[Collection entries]
------------------------------------------------
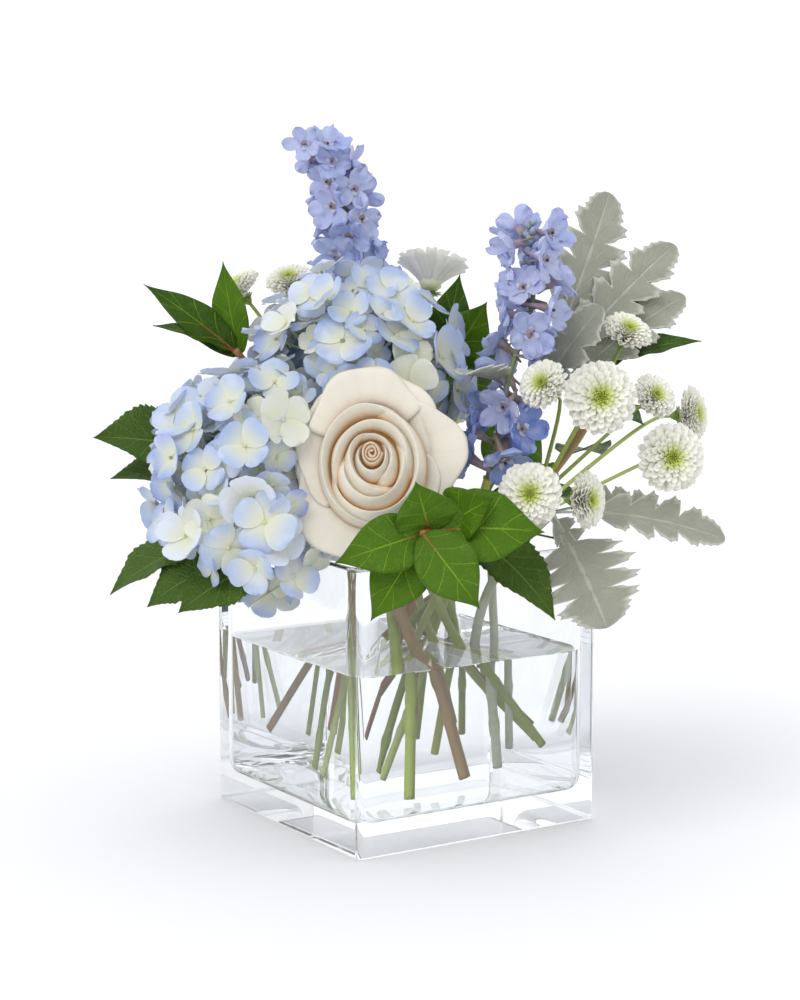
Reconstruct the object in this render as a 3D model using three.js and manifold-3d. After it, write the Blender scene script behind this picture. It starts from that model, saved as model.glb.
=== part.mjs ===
// A hand-tied bunch of cut flowers standing in a square glass vase of water.
// Millimetres, +Z up. The origin is the middle of the vase's underside, and the vase's sides lie along X and Y.
// The bunch is drawn in a turned group of its own, whose -Y side is the one that the bunch was arranged for.

import * as THREE from 'three';
import { mergeVertices } from 'three/addons/utils/BufferGeometryUtils.js';
import Module from 'manifold-3d';

const wasm = await Module();
wasm.setup();

// ---- Driving dimensions ----

const VASE_SIDE = 127;
const VASE_HEIGHT = 127;
const WALL = 4;
const BASE = 14;
const OUTER_CORNER = 3;
const INNER_CORNER = 9;
const WATER_LEVEL = 80;

const BUNCH_TURN = THREE.MathUtils.degToRad(-32.5);
const GAP = 0.3; // between pieces that touch
const STEM_HOLE = 0.6; // how much wider than its stem each hole in the water is

const WELD = 0.03; // corners of joined bodies that lie nearer than this become one
const BLADE = 0.8; // thickness of leaves and petals
const TWIG = 1.1; // radius of side shoots
const RACHIS = 1.6; // radius of a flower spike's middle stem

const LOWER_HEAD = { centre: [-64, -38, 162], core: 31.5, reach: 46, florets: 43, seed: 3 };
const UPPER_HEAD = { centre: [-23, -7, 198], core: 37, reach: 51, florets: 49, seed: 8 };
const FLORET = { lobes: 4, radius: 13.8, notch: 0.42, cup: 2.4, waist: 1.5 };

const ROSE_FOOT = [-12, -52, 170];
const ROSE_FACING = [-0.06, -0.96, 0.24];

// ---- Colours ----

const finish = (color, roughness) => new THREE.MeshStandardMaterial({ color, roughness, metalness: 0 });
const GLASS = finish(0xe4eaf4, 0.03);
GLASS.transparent = true;
GLASS.opacity = 0.3;
const WATER = finish(0xeaf1f4, 0.02);
WATER.transparent = true;
WATER.opacity = 0.4;
const HYDRANGEA = finish(0xb9cdea, 0.6);
const HYDRANGEA_GREEN = finish(0x4d7a3a, 0.55);
const ROSE = finish(0xf5e8d6, 0.6);
const STEM_GREEN = finish(0x7f9a4e, 0.5);
const DELPHINIUM = finish(0x7d8fd0, 0.55);
const MUM = finish(0xf6f6ee, 0.6);
const SILVER = finish(0xb4bcae, 0.85);
const SALAL = finish(0x4f8a2c, 0.4);

// ---- Solids ----

const point = ([x, y, z]) => new THREE.Vector3(x, y, z);

// A repeatable random number between 0 and 1.
function dice(seed) {
  let state = seed * 7919 + 17;
  return () => {
    state = (state * 16807) % 2147483647;
    return state / 2147483647;
  };
}

// A closed geometry as a solid that can be joined to others or cut.
function solid(geometry) {
  const bare = geometry.clone();
  bare.deleteAttribute('normal');
  bare.deleteAttribute('uv');
  const merged = mergeVertices(bare, 1e-4);
  return new wasm.Manifold(new wasm.Mesh({
    numProp: 3,
    vertProperties: new Float32Array(merged.attributes.position.array),
    triVerts: new Uint32Array(merged.index.array),
  }));
}

function geometryOf(body) {
  const mesh = body.getMesh();
  const geometry = new THREE.BufferGeometry();
  geometry.setAttribute('position', new THREE.BufferAttribute(new Float32Array(mesh.vertProperties), 3));
  geometry.setIndex(new THREE.BufferAttribute(new Uint32Array(mesh.triVerts), 1));
  geometry.computeVertexNormals();
  return geometry;
}

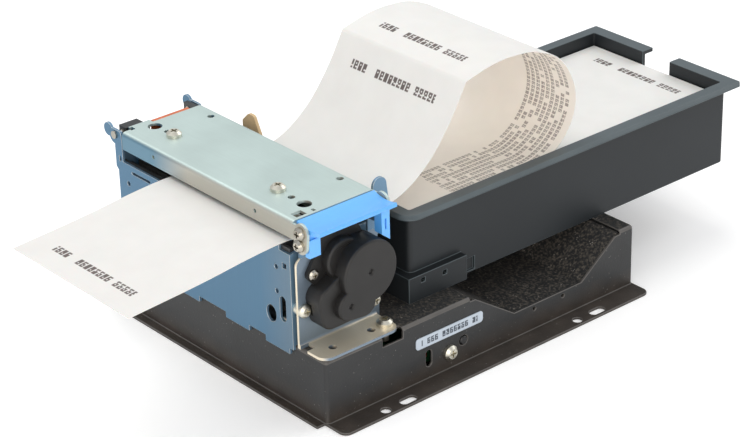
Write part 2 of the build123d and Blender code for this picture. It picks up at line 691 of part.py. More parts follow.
------------------------------------------------
• [PROBLEM TO WORK ON]:
Copy each line in the data that holds the word "Blender".

• [ANSWER TO THIS TASK]:
Reconstruct the object in this render as a 3D model using three.js and manifold-3d. After it, write the Blender scene script behind this picture. It starts from that model, saved as model.glb.
Write part 2 of the build123d and Blender code for this picture. It picks up at line 691 of part.py. More parts follow.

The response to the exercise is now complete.